Позднесоветская реальность предлагала обывателю уникальную по своим характеристикам модель существования, позволявшую сочетать полную (или стремящуюся к таковой) личную безответственность перед наличной реальностью, воспринимаемой как система акциденций, — с будоражащим, но тоже ни к чему особо не обязывающим знанием о «больших смыслах»; позиция, во многом и позволявшая столь значительному числу советских людей занимать поведенческую нишу, которую Алексей Юрчак весьма удачно окрестил «вненаходимостью»[528]. Обессмысленность тех объясняющих систем, что по привычке претендовали на смысловой контроль над реальностью, вела к возникновению у надлежащим образом «опрозрачненного» советского человека колоссального кредита доверия к любой альтернативной модели и зачастую вызывала потребность в активном поиске и «переборе» такого рода моделей. Метаморфозы, регулярно происходившие за последние тридцать-сорок лет с большим числом наших сограждан и по сюжетной составляющей достойные внимания Борхеса (комсорг факультета, который становится поклонником диссидентской поэзии, затем воцерковляется, уходит в профессиональные бандиты, становится активным поклонником «тоталитарной» секты, выставляет свою кандидатуру на выборах в губернскую думу от «Яблока», снова воцерковляется и в конце концов превращается в самозабвенного патриота с выраженным пиететом перед всеми российскими властями за последние полтора века), в этом контексте перестают казаться удивительными и заставляют забыть о назойливой европейской привычке предъявлять к человеку завышенные требования, связанные с его политическими или какими бы то ни было другими убеждениями.

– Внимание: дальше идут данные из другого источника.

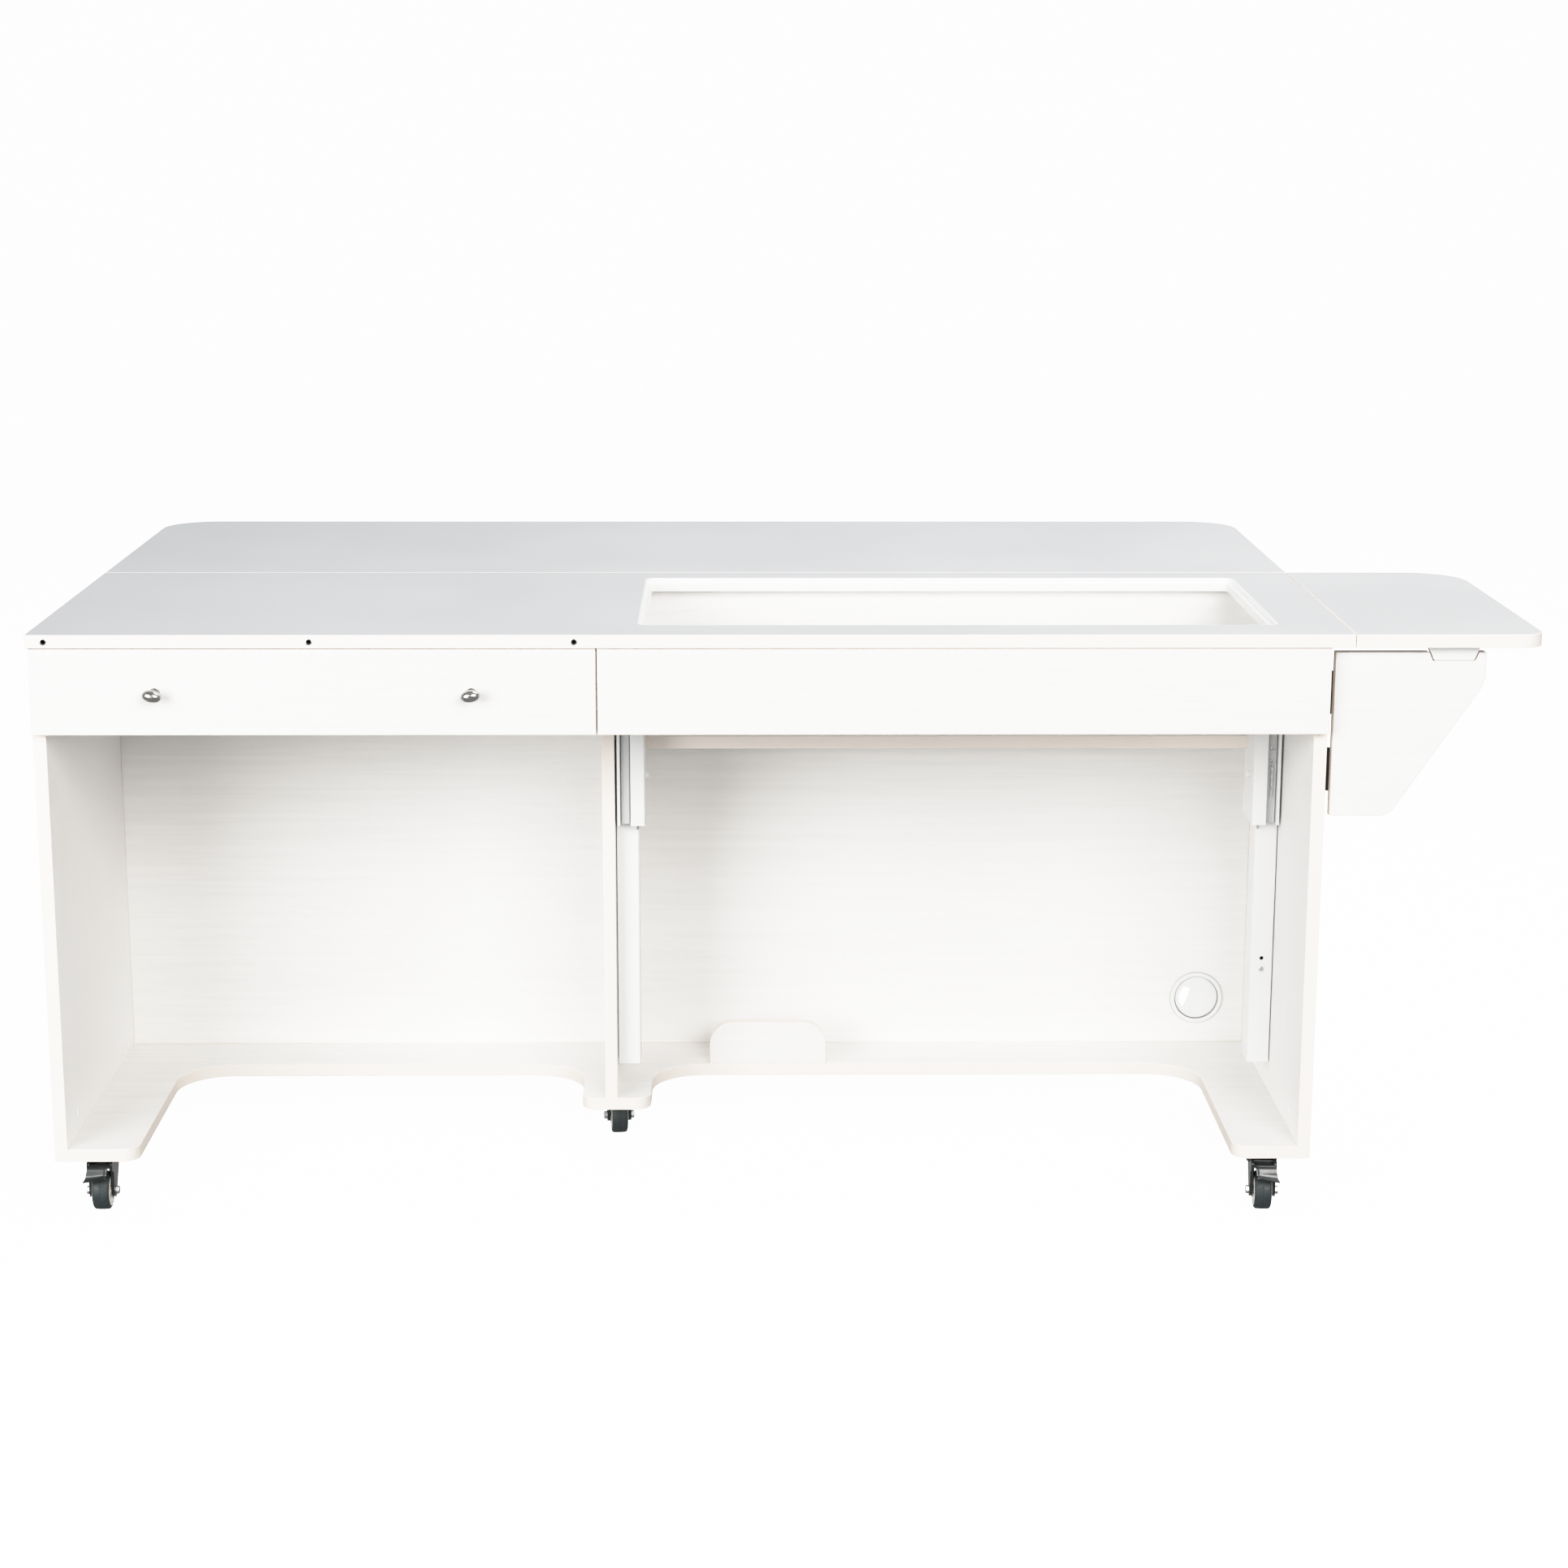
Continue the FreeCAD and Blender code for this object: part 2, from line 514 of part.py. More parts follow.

Поиск альтернативных объясняющих моделей вполне естественным образом вел и к необходимости искать (или конструировать) соответствующую «фигуру доверия» — процесс, в позднесоветские времена приобретший едва ли не форму социального рефлекса. Спектр возможных кандидатов на эту роль был невероятно широким — от исторических персонажей, для которых конструировался образ состоявшихся или не состоявшихся «спасителей отечества» (Жуков, Сталин, Александр Невский, декабристы, Михаил Скопин-Шуйский и т. д.) до «духовных наставников» (старцы, Рерих, Блаватская, Генон, Рамакришна и т. д.) и вполне современных харизматических фигур, способных обеспечить опосредованный доступ к тому или иному символическому ресурсу.